OBJECTIVE —
Return the lines from the line containing "rig.stage(made)" through the line containing "holder.visible_camera = holder.visible_transmission" exactly. No other line should appear in the answer.

RECORDS FOR THIS TASK —
▼

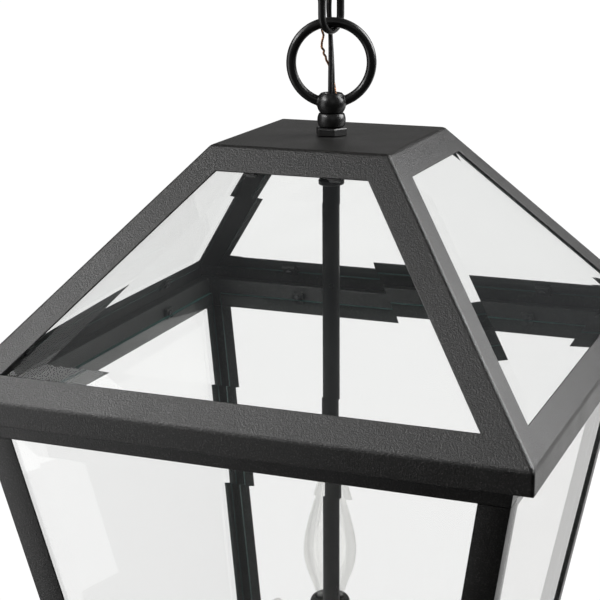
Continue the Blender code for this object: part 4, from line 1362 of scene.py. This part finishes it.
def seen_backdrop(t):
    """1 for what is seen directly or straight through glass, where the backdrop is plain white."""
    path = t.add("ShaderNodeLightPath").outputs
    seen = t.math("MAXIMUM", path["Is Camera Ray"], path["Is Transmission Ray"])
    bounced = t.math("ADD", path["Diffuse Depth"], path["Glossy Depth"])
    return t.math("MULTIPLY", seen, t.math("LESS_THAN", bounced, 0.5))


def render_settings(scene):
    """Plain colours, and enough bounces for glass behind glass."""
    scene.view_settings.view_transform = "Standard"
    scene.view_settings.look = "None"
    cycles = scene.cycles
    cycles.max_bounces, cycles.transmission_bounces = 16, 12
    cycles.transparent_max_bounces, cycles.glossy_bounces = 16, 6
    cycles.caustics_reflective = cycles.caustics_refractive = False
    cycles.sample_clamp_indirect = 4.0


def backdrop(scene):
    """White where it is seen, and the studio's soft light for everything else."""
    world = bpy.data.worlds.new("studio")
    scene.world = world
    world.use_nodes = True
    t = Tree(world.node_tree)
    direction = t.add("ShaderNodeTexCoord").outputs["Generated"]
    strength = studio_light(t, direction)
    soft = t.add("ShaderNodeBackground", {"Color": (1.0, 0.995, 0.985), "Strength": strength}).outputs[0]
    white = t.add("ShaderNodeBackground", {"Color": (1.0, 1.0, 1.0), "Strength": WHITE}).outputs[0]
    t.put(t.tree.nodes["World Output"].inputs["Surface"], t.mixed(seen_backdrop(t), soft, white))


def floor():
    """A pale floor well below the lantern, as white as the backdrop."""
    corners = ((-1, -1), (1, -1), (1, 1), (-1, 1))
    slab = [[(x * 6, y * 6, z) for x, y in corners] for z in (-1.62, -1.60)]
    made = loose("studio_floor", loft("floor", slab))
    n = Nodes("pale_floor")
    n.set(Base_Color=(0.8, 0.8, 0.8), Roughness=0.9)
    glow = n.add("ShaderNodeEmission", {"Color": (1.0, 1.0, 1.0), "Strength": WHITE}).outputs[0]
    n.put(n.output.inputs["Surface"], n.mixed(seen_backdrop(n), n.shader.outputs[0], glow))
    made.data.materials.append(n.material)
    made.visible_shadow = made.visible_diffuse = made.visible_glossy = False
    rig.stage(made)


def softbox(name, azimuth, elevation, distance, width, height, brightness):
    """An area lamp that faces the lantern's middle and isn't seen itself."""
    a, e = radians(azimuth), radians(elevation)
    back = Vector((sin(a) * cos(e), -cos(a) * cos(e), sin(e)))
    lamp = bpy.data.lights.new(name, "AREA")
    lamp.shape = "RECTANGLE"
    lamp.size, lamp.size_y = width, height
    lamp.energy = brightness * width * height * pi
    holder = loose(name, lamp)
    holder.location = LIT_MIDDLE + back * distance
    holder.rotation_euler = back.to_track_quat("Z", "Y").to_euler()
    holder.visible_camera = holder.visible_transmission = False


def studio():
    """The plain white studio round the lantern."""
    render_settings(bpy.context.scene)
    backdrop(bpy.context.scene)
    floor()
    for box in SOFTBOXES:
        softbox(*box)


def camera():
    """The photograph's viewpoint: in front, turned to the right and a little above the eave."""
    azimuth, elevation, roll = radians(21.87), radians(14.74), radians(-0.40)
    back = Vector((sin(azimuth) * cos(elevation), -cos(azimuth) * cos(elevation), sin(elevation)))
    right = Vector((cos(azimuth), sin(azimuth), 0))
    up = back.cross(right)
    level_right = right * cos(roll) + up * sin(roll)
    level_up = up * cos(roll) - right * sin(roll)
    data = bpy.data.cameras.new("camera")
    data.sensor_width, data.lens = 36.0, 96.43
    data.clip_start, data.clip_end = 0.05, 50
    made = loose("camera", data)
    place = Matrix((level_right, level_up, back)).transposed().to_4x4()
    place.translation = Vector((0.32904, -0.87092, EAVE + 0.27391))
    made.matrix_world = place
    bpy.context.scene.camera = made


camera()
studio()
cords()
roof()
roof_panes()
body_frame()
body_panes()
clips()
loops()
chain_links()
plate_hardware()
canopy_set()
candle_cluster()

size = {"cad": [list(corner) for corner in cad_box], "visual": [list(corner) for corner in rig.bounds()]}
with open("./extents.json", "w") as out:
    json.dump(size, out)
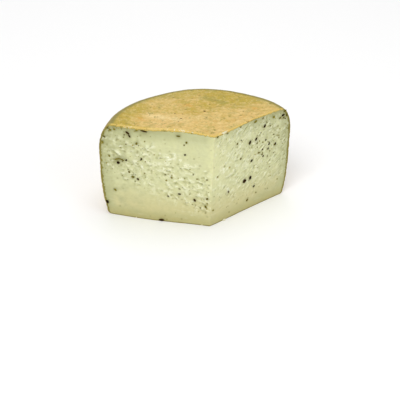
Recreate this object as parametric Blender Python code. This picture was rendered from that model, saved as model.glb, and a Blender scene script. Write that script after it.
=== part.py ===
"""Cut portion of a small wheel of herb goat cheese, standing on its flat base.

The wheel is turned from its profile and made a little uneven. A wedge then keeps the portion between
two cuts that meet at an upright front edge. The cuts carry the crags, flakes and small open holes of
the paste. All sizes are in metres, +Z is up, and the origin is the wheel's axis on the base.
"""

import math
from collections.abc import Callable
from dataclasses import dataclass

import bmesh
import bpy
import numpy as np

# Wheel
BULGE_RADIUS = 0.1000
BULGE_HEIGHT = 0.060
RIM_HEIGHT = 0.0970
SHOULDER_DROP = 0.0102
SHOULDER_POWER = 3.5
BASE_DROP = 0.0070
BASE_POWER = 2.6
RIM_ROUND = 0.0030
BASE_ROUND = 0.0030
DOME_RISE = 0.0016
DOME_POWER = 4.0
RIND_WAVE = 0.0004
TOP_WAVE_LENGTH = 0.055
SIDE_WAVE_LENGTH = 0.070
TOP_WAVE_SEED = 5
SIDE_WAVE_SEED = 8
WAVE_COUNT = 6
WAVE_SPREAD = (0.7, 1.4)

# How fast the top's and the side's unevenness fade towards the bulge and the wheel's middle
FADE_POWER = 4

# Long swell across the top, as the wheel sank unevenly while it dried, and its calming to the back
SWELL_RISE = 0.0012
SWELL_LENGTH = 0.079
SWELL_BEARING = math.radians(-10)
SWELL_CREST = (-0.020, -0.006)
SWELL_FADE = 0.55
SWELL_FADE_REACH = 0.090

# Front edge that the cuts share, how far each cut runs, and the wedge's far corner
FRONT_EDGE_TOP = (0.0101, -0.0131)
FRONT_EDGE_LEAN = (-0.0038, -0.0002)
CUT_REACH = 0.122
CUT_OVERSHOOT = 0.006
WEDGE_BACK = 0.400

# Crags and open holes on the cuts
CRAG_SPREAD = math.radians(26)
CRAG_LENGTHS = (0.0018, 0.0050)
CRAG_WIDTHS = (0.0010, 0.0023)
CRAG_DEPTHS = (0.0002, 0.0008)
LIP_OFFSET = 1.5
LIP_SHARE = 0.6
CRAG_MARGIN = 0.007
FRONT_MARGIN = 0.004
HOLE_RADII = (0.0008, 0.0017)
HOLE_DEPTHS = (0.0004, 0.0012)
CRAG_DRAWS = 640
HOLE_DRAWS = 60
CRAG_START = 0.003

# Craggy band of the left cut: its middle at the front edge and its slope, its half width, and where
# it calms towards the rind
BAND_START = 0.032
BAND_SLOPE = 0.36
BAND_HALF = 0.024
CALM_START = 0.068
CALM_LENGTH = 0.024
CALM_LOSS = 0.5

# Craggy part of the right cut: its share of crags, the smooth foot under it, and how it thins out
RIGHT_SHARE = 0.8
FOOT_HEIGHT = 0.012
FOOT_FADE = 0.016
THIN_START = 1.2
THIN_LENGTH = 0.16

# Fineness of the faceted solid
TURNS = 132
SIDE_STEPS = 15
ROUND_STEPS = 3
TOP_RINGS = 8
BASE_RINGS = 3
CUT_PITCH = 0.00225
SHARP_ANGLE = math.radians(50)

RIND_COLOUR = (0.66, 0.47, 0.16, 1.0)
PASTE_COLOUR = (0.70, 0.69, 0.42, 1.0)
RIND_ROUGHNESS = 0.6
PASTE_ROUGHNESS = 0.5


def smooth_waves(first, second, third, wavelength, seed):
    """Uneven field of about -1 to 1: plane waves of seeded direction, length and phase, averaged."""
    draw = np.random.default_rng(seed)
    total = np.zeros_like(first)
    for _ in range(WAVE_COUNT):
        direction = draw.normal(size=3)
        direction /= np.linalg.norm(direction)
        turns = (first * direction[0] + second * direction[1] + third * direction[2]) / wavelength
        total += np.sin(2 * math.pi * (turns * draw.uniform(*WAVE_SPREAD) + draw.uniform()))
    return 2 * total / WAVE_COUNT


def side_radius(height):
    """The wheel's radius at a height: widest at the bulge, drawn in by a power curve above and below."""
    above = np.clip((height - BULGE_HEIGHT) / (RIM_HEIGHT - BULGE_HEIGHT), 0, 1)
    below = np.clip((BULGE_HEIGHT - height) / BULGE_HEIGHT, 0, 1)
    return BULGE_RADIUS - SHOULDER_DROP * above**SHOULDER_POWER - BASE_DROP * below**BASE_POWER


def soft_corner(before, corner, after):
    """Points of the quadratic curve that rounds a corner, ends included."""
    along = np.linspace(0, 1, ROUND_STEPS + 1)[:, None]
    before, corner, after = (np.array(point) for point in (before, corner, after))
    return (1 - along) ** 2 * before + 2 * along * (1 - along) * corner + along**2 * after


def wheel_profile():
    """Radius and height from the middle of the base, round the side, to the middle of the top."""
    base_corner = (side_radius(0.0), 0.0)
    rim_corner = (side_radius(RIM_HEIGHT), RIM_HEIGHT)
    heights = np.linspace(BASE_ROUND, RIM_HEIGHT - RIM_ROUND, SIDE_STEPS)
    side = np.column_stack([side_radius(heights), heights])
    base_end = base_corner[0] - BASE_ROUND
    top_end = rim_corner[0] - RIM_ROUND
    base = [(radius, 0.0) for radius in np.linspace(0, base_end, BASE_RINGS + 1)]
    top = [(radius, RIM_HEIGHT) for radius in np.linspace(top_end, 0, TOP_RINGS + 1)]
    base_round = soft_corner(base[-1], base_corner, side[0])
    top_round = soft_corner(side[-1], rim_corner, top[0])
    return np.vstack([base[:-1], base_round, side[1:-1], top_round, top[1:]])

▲

RESPONSE TO THE EXERCISE —
    rig.stage(made)


def softbox(name, azimuth, elevation, distance, width, height, brightness):
    """An area lamp that faces the lantern's middle and isn't seen itself."""
    a, e = radians(azimuth), radians(elevation)
    back = Vector((sin(a) * cos(e), -cos(a) * cos(e), sin(e)))
    lamp = bpy.data.lights.new(name, "AREA")
    lamp.shape = "RECTANGLE"
    lamp.size, lamp.size_y = width, height
    lamp.energy = brightness * width * height * pi
    holder = loose(name, lamp)
    holder.location = LIT_MIDDLE + back * distance
    holder.rotation_euler = back.to_track_quat("Z", "Y").to_euler()
    holder.visible_camera = holder.visible_transmission = False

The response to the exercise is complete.